Harvard Papers in Botany
- Discipline: Botany
- Language: English

Publication details
- Publisher: Harvard University Herbaria (United States)
- Frequency: biannual

Standard abbreviations
- ISO 4: Harv. Pap. Bot.

Indexing
- ISSN: 1043-4534 (print) 1938-2944 (web)
- JSTOR: harpapbot

Links
- Journal homepage;

= Harvard Papers in Botany =

Harvard Papers in Botany (HPB) is a peer-reviewed scientific journal published by the Harvard University Herbaria through BioOne twice per year, in August and February. It covers all aspects of plants and fungi including research articles, insights, longer monographs, and reviews spanning floristics, economic botany, systematic botany, molecular phylogenetics, quantitative genetics, plant physiological ecology, and the history of botany. It also publishes book reviews and remembrances of well-known botanists. Manuscripts can be submitted by invitation only from a member of the HPB Editorial Board. Potential authors may propose papers to the board. The journal accepts submissions in English and Spanish.

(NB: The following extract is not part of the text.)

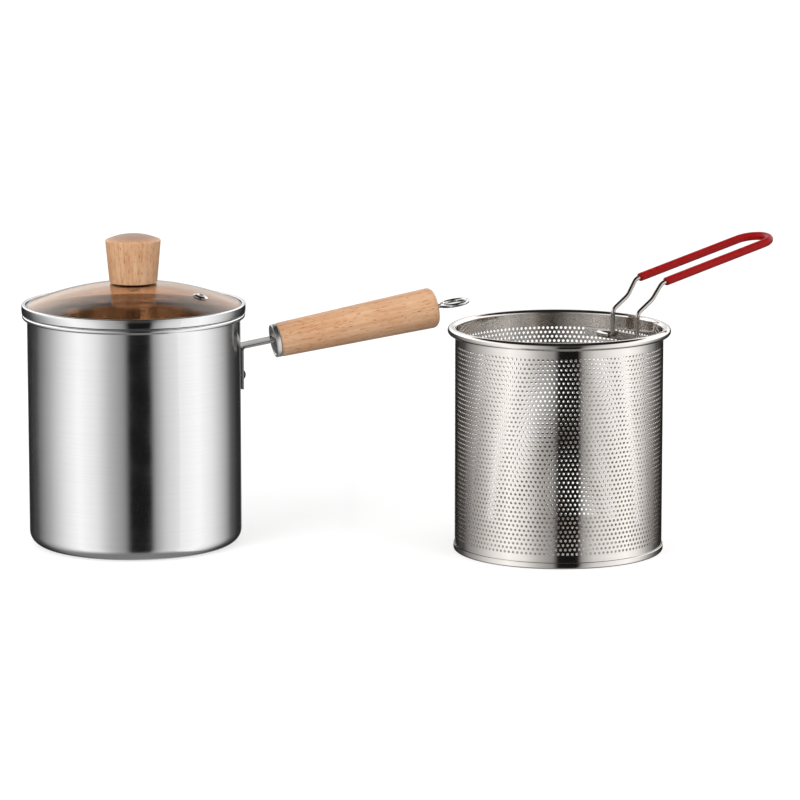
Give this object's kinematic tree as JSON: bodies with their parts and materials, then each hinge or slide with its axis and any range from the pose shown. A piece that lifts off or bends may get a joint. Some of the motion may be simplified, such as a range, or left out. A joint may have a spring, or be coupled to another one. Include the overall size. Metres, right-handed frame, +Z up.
{
  "type": "deep fry pot with basket",
  "caption": "Tall cylindrical steel pot with domed glass lid and wooden handle, beside its perforated fry basket with a folding wire handle.",
  "frame": {"origin": "centre of the pot's base, on the surface it stands on", "axes": "+Z up, +X to the right from the pot towards the basket, +Y away from the viewer; the pot's handle points 14 degrees from +X towards +Y"},
  "size_m": [0.5001, 0.1993, 0.2052],
  "materials": {
    "brushed_stainless": "fine brushed stainless sheet",
    "polished_stainless": "polished stainless",
    "beech_wood": "oiled beech, turned",
    "tinted_glass": "tea-tinted tempered glass",
    "silicone_seal": "translucent silicone",
    "red_dipped_coat": "red dipped coating, satin"
  },
  "bodies": {
    "pot": {"pot_body": "brushed_stainless", "handle_strap": "brushed_stainless", "foot_rivet_front": "polished_stainless", "foot_rivet_back": "polished_stainless", "handle_ferrule": "polished_stainless", "handle_grip": "beech_wood", "tie_nut": "brushed_stainless", "hang_loop": "polished_stainless"},
    "lid": {"lid_rim": "polished_stainless", "lid_glass": "tinted_glass", "vent_eyelet": "polished_stainless", "lid_knob": "beech_wood", "knob_screw": "polished_stainless", "knob_washer": "silicone_seal", "screw_washer": "silicone_seal"},
    "basket": {"basket_wall": "brushed_stainless", "basket_rim": "polished_stainless", "basket_base": "brushed_stainless", "basket_bracket": "polished_stainless"},
    "basket_handle": {"basket_handle_wire": "polished_stainless", "handle_sleeve": "red_dipped_coat"}
  },
  "joints": [
    {"name": "lid_lift", "type": "slide", "parent": "pot", "child": "lid", "axis": [0, 0, 1], "range_m": [0, 0.1]},
    {"name": "basket_lift", "type": "slide", "parent": "pot", "child": "basket", "axis": [0, 0, 1], "range_m": [0, 0.16]},
    {"name": "basket_handle_fold", "type": "hinge", "parent": "basket", "child": "basket_handle", "pos_m": [0.32341, 0.0151, 0.1339], "axis": [0.6428, -0.766, 0], "range_deg": [0, 147]}
  ]
}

Harvard Papers in Botany was initiated in 1989 to consolidate Harvard's botanically relevant publications. In 2026 it was re-envisioned to embrace a broader definition of botany and to bring together an interdisciplinary editorial board. The journal publishes high quality botanical papers from around the world and intentionally does not have an impact factor. It is open access and does not have publication fees for authors, providing an important service to the global botanical community. Articles undergo a rigorous review process through the Editorial Board. In addition to six subject editors, a managing editor, and an editor-in-chief, the board includes a nomenclature specialist, a plant taxonomy specialist, a technical associate, a copyeditor, and a production editor.

The journal was originally launched to consolidate the following journals published by the Harvard University Herbaria:

- Botanical Museum Leaflets, Harvard University (Volumes 1–30, 1932–1986)
- Occasional Papers of the Farlow Herbarium of Cryptogamic Botany (Numbers 1–19, 1969–1987)
- Contributions from the Gray Herbarium of Harvard University
- Farlowia: A Journal of Cryptogamic Botany

Starting with No. 8, Harvard Papers in Botany also incorporates these journals:

- Journal of the Arnold Arboretum (Volumes 1–71, 1920–1990)
- Journal of the Arnold Arboretum Supplementary Series (Number 1, 1991)

Volumes 10 (2005) to present are available online at BioOne.